Keep in mind that everyone involved, including and perhaps especially the organizational leadership, will have likely experienced your predecessor’s abrupt departure as a grievous loss, and possibly even a betrayal. It sounds as though you have done much to help staff and supporters move through and recover from this loss. Perhaps the body or individual that employs you is still suffering its effects. Crisis tends to bring out both the best and the worst in all of us. Crisis within an organization further complicates the response.

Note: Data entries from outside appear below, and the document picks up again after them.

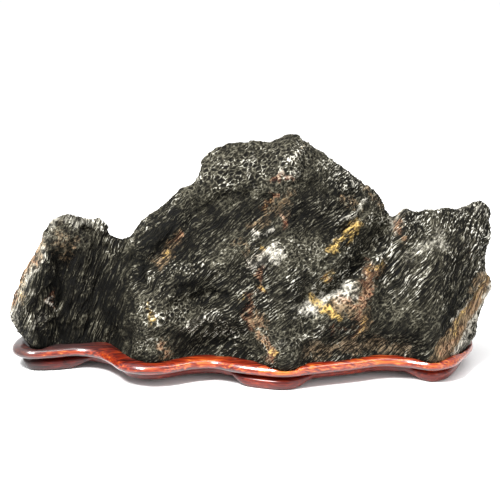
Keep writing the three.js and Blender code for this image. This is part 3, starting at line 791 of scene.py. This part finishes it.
@dataclass
class Stone:
    """The mountain stone: its CAD solid, weathered into ribs, pits and ledges."""

    name: str = "mountain_stone"
    cell: float = 1.0 * MM  # size of the mesh's faces
    most_faces: int = 196000
    pit_depth: float = 1.1 * MM
    fold_depth: float = 1.6 * MM
    crag_depth: float = 1.6 * MM
    smooth_relief: float = 0.25  # share of the relief that is left where the rock is smooth
    free_heights: Point = (20.0, 29.0)  # below the first it keeps its fit in the seat, in millimetres
    stray: Point = (2.2, 1.1)  # how far a patch's edge wanders, in long and in short waves
    rock: RibbedRock = field(default_factory=RibbedRock)

    def build(self) -> bpy.types.Object:
        """Builds, weathers and dresses the stone.

        Returns:
            The finished stone.
        """
        stone = copy_of_node("stone", self.name)
        even = stone.modifiers.new("even faces", "REMESH")
        even.mode = "VOXEL"
        even.voxel_size = self.cell
        rounding = stone.modifiers.new("round the facets", "SMOOTH")
        rounding.factor = 0.5
        rounding.iterations = 10
        apply_modifiers(stone)
        self.paint(stone)
        self.weather(stone)
        select_only(stone)
        bpy.ops.object.shade_smooth()
        stone.data.materials.append(self.material())
        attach(stone, "root")
        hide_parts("stone")
        return stone

    def paint(self, stone: bpy.types.Object) -> None:
        """Stores each vertex's undisplaced place, and the patches, cuts and free height on it.

        Args:
            stone: The even mesh.
        """
        place = corners(stone)
        rest = stone.data.attributes.new("rest", "FLOAT_VECTOR", "POINT")
        rest.data.foreach_set("vector", place.astype(np.float32).ravel())
        x = place[:, 0] / MM - PLAN_SHIFT[0]
        y = place[:, 1] / MM
        z = place[:, 2] / MM
        # Uneven edges for the patches: a few waves of different lengths, in millimetres.
        far, near = self.stray
        stray_x = x + far * np.sin(z / 3.7 + 1.9 * np.sin(x / 8.3)) + near * np.sin(z / 1.6 + x / 2.3)
        stray_z = z + far * np.sin(x / 4.1 + 1.7 * np.sin(z / 7.1)) + near * np.sin(x / 1.8 - z / 2.6)
        back = smoothstep(*FRONT_ENDS, y)
        faces = {FRONT: 1.0 - back, BACK: back, BOTH: np.ones_like(back)}
        layers = {tint.value: np.zeros_like(x) for tint in Tint}
        for patch in PATCHES:
            weight = patch.weight(stray_x, stray_z) * faces[patch.side]
            layers[patch.tint.value] = np.maximum(layers[patch.tint.value], weight)
        lift = np.zeros_like(x)
        for cut in CUTS:
            lift += cut.lift(x, z) * faces[cut.side]
        layers["carve"] = lift * MM
        layers["free"] = smoothstep(*self.free_heights, z)
        for name, values in layers.items():
            layer = stone.data.attributes.new(name, "FLOAT", "POINT")
            layer.data.foreach_set("value", values.astype(np.float32))

    def weather(self, stone: bpy.types.Object) -> None:
        """Cuts the crags, folds, ribs and pits into the mesh.

        Args:
            stone: The painted mesh.
        """
        tree = bpy.data.node_groups.new("weathering", "GeometryNodeTree")
        for way in ("INPUT", "OUTPUT"):
            tree.interface.new_socket("Geometry", in_out=way, socket_type="NodeSocketGeometry")
        node = partial(add_node, tree)
        entry = node("NodeGroupInput")
        place = node("GeometryNodeInputPosition")
        pitted, smooth, carve, free = (
            node("GeometryNodeInputNamedAttribute", {"Name": name}, data_type="FLOAT")
            for name in (CREPE.value, SMOOTH.value, "carve", "free")
        )
        pattern = rock_pattern(tree, place, pitted, self.rock)
        # Each relief lies as far above the plain stone as below it.
        crease = from_half(tree, self.rock.crag.draw(tree, pattern["bent"]))
        crags = weighted_sum(tree, 0.5 * self.crag_depth, (crease, -6.0 * self.crag_depth))
        folds = weighted_sum(tree, -2.0 * self.fold_depth, (pattern["fold"], 4.0 * self.fold_depth))
        relief = weighted_sum(tree, 0.0, (pattern["flank"], 0.65), (pattern["crest"], 0.35))
        pits = weighted_sum(tree, -0.5 * self.pit_depth, (relief, self.pit_depth))
        height = weighted_sum(tree, crags, (folds, 1.0), (pits, 1.0))
        rough = node(RANGE, [smooth, 0.0, 1.0, 1.0, self.smooth_relief], **EASED)
        height = weighted_sum(tree, carve, (height, rough))
        height = node(MATH, [height, free], operation="MULTIPLY")
        outward = node("GeometryNodeInputNormal")
        shift = node(VECTOR_MATH, {0: outward, "Scale": height}, operation="SCALE")
        moved = node("GeometryNodeSetPosition", {"Geometry": entry, "Offset": shift})
        node("NodeGroupOutput", [moved])
        weathering = stone.modifiers.new("weathering", "NODES")
        weathering.node_group = tree
        apply_modifiers(stone)
        thinning = stone.modifiers.new("fewer faces where it is flat", "DECIMATE")
        thinning.ratio = min(1.0, self.most_faces / (2 * len(stone.data.polygons)))
        apply_modifiers(stone)

    def material(self) -> bpy.types.Material:
        """Makes the rock's finish.

        Returns:
            The material.
        """
        rock = self.rock
        material = empty_material(rock.name)
        tree = material.node_tree
        node = partial(add_node, tree)
        rest = node(ATTRIBUTE, attribute_name="rest").outputs["Vector"]
        carve = node(ATTRIBUTE, attribute_name="carve").outputs["Fac"]
        masks = {tint: node(ATTRIBUTE, attribute_name=tint.value).outputs["Fac"] for tint in Tint}
        pattern = rock_pattern(tree, rest, masks[CREPE], rock)
        crest, flank = pattern["crest"], pattern["flank"]
        # Bleached and dark stretches, a centimetre or two across.
        cloud = rock.cloud.draw(tree, pattern["bent"])
        wear_and_painted_light = node(RANGE, [cloud, 0.34, 0.66, 0.3, 0.78], **EASED)
        haze = node(RANGE, [cloud, 0.45, 0.7, 0.0, 0.09], **EASED)
        for share in (masks[PALE], flank):
            haze = node(MATH, [share, haze], operation="MULTIPLY")
        # Ridges are painted paler, a painted highlight with some wear, and grooves darker, painted shade with
        # some dirt.
        ridge = node(RANGE, [carve, 0.0, 2.0 * MM], **EASED)
        groove_shade_and_dirt = node(RANGE, [carve, 0.0, -3.0 * MM], **EASED)
        wear_and_painted_light = weighted_sum(
            tree, wear_and_painted_light, (masks[PALE], 0.32), (masks[QUIET], -0.36), (masks[SMOOTH], -0.2),
            (ridge, 0.25), (groove_shade_and_dirt, -0.2),
        )
        wear_and_painted_light = node(MATH, [wear_and_painted_light, 0.07], operation="MAXIMUM")
        # Groove and pit bottoms take the ramp's near black, painted shade; crests take its pale end, wear
        # with a painted highlight.
        shown = weighted_sum(tree, 0.0, (flank, 0.06), (crest, 0.84))
        tone = node(RAMP, [node(MATH, [shown, wear_and_painted_light, haze], operation="MULTIPLY_ADD", use_clamp=True)])
        set_ramp(tone, rock.tones)
        colour = tone.outputs[0]
        # Stains take their hue and their cover from the ribs, so that the painted shade in the pits stays
        # dark and the stains are painted lighter on the crests, a painted highlight.
        blotch = rock.blotch.draw(tree, pattern["bent"])
        relief = node(MATH, [flank, crest], operation="ADD")
        raised = node(RANGE, [relief, 0.0, 1.4, 0.12, 1.0], **EASED)
        lighter = node(RANGE, [relief, 0.3, 1.8, -0.14, 0.16], **EASED)
        ribbed = node(MATH, [rock.mottle.draw(tree, pattern["bent"]), lighter], operation="ADD")
        for stain in rock.stains:
            amount = weighted_sum(tree, masks[stain.tint], (blotch, 3.0))
            amount = node(RANGE, [amount, 2.0, 3.0, 0.0, stain.cover], **EASED)
            amount = node(MATH, [amount, raised], operation="MULTIPLY")
            hue = node(RAMP, [weighted_sum(tree, ribbed, (masks[stain.tint], 0.12))])
            step = 0.4 / (len(stain.hues) - 1)
            set_ramp(hue, [(0.34 + step * place, shade) for place, shade in enumerate(stain.hues)])
            colour = node(MIX, {0: amount, 6: colour, 7: hue}, data_type="RGBA").outputs[2]
        grit = rock.grit.draw(tree, pattern["spot"])
        height = weighted_sum(tree, 0.0, (flank, 0.6), (grit, 0.35), (crest, 0.6))
        bump = node("ShaderNodeBump", {"Height": height, "Strength": 1.0, "Distance": rock.bump})
        shader = node("ShaderNodeBsdfPrincipled", {
            "Base Color": colour, "Roughness": rock.roughness, "Specular IOR Level": rock.sheen,
            "Normal": bump,
        })
        node("ShaderNodeOutputMaterial", {"Surface": shader})
        return material


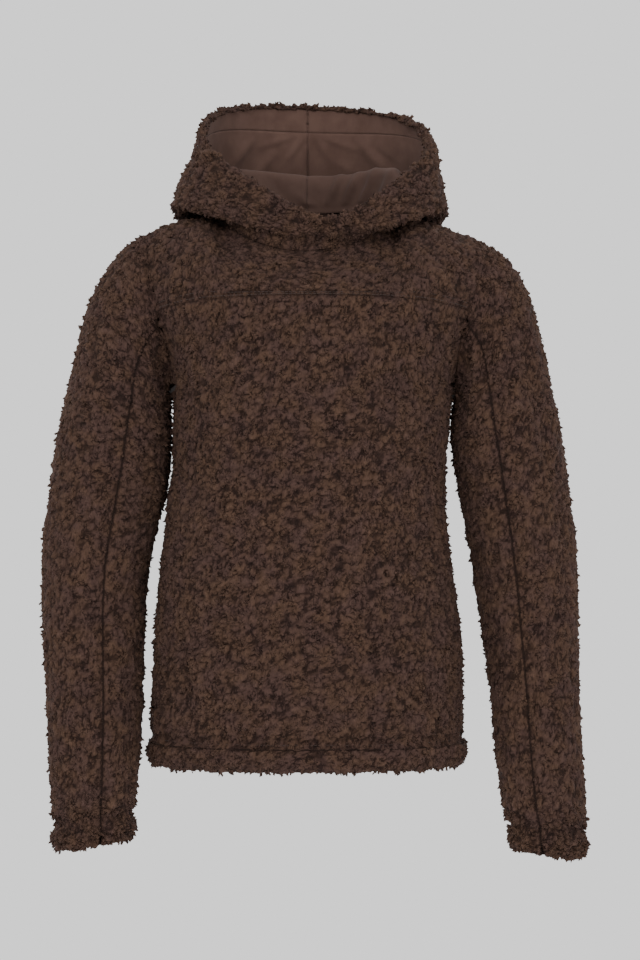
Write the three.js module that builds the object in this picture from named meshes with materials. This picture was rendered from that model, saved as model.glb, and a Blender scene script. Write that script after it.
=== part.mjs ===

In any case, I cannot know (and I encourage you to consider if you haven't already) what other issues, distractions, and tensions have legitimately hindered your employer from clearly perceiving concerns that seem significant and obvious to you.
Remember the teaching of Rabbi Simcha Bunim of Pesiskha, that each of us should carry two notes with us at all times: one reading, “the world was created for my sake,” and the other, “I am but dust and ashes.” The trick, of course, is knowing when to draw out which note, and how to strike the correct balance. Drawing from the teachings of Rabbi Israel Salanter and his Mussar Movement, the middot of savlanut (patience) and anavah (humility), might be particularly helpful in this situation.
I hope the renegotiation goes well, and that you feel properly valued thereafter. I hope that your employer will express, both during and after the negotiation, appropriate appreciation and gratitude for your selfless service to the organization. I hope that you will be able to forgive past disappointments, and continue your good work without resentment. If you cannot, it may be better for you to find a different situation for yourself. There is good reason why many organizations appoint interim leaders to follow a difficult transition, and it should not reflect poorly on you if you feel it’s your time to go. (You might, however, give more notice than your predecessor, lest you undo all the good you have done!)
I wish you insight and peace as you find your way forward.